En abordant le budget de l'exercice 2025, qui était la première annonce politique clé de Modi 3.0 après les élections, les incertitudes concernant les politiques clés (par exemple, la poursuite de l'industrialisation, la consolidation budgétaire, etc.) et les questions de leadership (par exemple, la vision du nouveau gouvernement pour les cinq prochaines années) étaient répandues et certainement dans tous les esprits.
Avant les élections de 2024, il y avait une grande différence entre la première présidence de Modi, démarrée en 2014 (Modi 1.0), où son parti, le BJP, avait obtenu 282 sièges et la coalition NDA 336 sièges, et son deuxième mandat (Modi 2.0) où le parti et la coalition ont remporté respectivement 303 et 353 sièges.
Le deuxième mandat de Modi, de 2019 à 2024, a été largement caractérisé par l'accent mis sur la «croissance indienne», par opposition à son premier mandat qui avait mis l'accent sur la prudence budgétaire - comme en témoigne la hausse des déficits budgétaires en pourcentage du PIB, qui s'élèvent actuellement à 5%, alors que Modi 1.0 était à 3,5%.
Un exemple clé de la volonté de Modi de propulser l'Inde en tant que puissance manufacturière mondiale a été son programme phare d'incitations liées à la production (PLI). Lancé en 2020, le PLI vise à promouvoir l'industrie manufacturière nationale dans des secteurs stratégiques, attirer davantage de capitaux nationaux/étrangers et augmenter le nombre total d'emplois. Dans le cadre de ce programme, les entreprises éligibles recevront des aides financières en fonction d'un certain volume de production supplémentaire par rapport à une année de référence.

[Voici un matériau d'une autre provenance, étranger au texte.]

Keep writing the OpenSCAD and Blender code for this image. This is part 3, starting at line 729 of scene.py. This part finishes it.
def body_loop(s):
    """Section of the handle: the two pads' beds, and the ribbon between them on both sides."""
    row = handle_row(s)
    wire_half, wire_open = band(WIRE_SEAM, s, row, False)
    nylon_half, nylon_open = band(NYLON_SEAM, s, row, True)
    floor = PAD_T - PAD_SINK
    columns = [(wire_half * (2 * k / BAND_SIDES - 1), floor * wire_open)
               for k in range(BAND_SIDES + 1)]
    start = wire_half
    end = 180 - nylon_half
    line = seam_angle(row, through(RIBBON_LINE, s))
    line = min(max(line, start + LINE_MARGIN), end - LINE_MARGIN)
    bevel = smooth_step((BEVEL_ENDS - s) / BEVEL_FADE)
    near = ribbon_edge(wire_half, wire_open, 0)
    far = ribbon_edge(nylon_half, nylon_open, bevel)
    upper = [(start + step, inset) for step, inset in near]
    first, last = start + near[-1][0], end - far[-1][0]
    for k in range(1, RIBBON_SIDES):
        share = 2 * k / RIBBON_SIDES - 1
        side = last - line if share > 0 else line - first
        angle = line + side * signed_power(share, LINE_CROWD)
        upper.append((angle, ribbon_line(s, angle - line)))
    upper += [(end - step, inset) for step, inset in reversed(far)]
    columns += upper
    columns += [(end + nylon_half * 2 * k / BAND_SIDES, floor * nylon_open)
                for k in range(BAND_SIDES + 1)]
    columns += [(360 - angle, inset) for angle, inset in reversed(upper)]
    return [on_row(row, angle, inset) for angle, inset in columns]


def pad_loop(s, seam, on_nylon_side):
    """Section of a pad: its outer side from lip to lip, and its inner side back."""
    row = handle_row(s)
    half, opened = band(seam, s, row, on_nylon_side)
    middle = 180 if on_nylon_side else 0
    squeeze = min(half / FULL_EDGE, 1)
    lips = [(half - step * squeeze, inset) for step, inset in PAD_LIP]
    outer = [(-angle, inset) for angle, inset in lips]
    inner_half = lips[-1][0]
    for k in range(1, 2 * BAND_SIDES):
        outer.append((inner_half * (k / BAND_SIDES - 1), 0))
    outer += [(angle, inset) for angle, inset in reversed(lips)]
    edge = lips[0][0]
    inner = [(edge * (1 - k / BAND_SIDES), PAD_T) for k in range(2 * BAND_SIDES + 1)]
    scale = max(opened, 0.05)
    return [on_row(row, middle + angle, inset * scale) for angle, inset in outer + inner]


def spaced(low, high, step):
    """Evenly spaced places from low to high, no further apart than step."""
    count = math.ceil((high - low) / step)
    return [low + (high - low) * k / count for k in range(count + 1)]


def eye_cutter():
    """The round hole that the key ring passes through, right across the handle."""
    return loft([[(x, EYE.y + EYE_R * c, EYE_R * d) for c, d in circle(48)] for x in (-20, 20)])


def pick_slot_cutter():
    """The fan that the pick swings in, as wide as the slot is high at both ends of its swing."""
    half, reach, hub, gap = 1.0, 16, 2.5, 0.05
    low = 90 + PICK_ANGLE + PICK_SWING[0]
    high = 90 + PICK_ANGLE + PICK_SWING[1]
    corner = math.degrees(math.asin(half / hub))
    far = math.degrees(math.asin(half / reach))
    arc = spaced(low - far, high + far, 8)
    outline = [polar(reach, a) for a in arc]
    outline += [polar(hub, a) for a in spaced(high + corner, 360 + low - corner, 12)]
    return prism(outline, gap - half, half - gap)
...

L'un des principaux bénéficiaires a été le secteur de l'électronique, dont les exportations ont augmenté de près de 140% en l'espace de trois ans seulement. Par exemple, Apple a produit pour 14 milliards de dollars d'iPhones en Inde au cours de son dernier exercice fiscal, soit environ 14% de sa production totale - deux fois plus que l'année précédente.
Il y a quelques semaines, l'administration Modi a présenté le budget 2025. Le nouveau gouvernement a fait de son mieux pour dissiper ces inquiétudes en communiquant une continuité de politique générale tout en abordant les questions clés qui ont tourmenté le pays. Hormis la réduction du ratio déficit budgétaire/PIB à 4,9% - en grande partie grâce à la manne des dividendes de la RBI, la plupart des autres projections clés (par exemple, les dépenses d'investissement) sont restées largement inchangées par rapport au budget provisoire de février.
Grâce à un savant exercice d'équilibre, le gouvernement a réussi à apaiser ses alliés et l'électorat en augmentant les allocations budgétaires pour répondre à leurs divers besoins, sans pour autant dévier de la trajectoire d'assainissement budgétaire qu'il s'était fixée.
Un exemple pertinent est celui des divers programmes liés à l'emploi proposés pour lutter contre la situation préoccupante du chômage en Inde, où 9,2% de la population active était sans emploi en juin 2024, ce qui représente une augmentation significative par rapport aux 5,3% enregistrés cinq ans plus tôt. Les différents programmes prévoient des aides différentes pour les employeurs, les demandeurs d'emploi et les salariés.
Le budget n'a certainement pas été une partie de plaisir pour tout le monde, les investisseurs ayant été négativement surpris par une augmentation de l'impôt sur les plus-values des actions, alors que le gouvernement cherche à aligner la classification fiscale sur les différentes classes d'actifs.
Dans l'ensemble, le récent budget a donné aux investisseurs un léger aperçu de la manière dont Modi 3.0 pourrait se dérouler - un équilibre entre la continuité politique, la prudence budgétaire et la prise en compte des intérêts plus larges des alliés et de l'opposition. La question de savoir si Modi 3.0 pourra mettre en œuvre avec succès ses politiques et ses promesses au cours des cinq prochaines années sera certainement suivie de près par les investisseurs à l’avenir.